Rapidly Reversible Organic Crystalline Switch for Conversion of Heat into Mechanical Energy

J Am Chem Soc. 2021 Apr 21;143(15):5951-5957. doi: 10.1021/jacs.1c01549. Epub 2021 Apr 6.

Abstract

Solid-state thermoelastic behavior-a sudden exertion of an expansive or contractive physical force following a temperature change and phase transition in a solid-state compound-is rare in organic crystals, few are reversible systems, and most of these are limited to a dozen or so cycles before the crystal degrades or they reverse slowly over the course of many minutes or even hours.

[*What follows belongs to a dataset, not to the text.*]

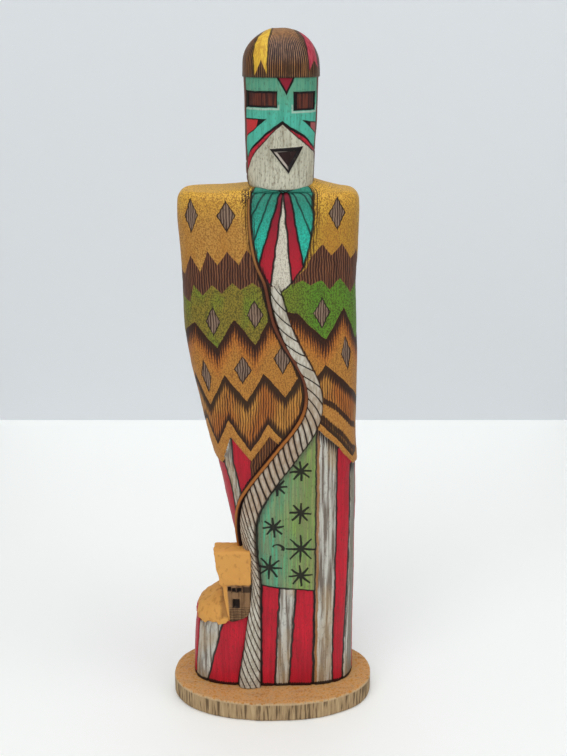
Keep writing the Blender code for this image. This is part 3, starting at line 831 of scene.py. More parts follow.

Comparable to thermosalience, wherein crystal phase changes induce energetic jumping, thermomorphism produces physical work via consistent and near-instantaneous predictable directional force. In this work, we show a fully reversible thermomorphic actuator that is stable at room temperature for multiple years and is capable of actuation for more than 200 cycles at near-ambient temperature. Specifically, the crystals shrink to 90% of their original length instantaneously upon heating beyond 45 °C and expand back to their original length upon cooling below 35 °C. Furthermore, the phase transition occurs instantaneously, with little obvious hysteresis, allowing us to create real-time actuating thermal fuses that cycle between on and off rapidly.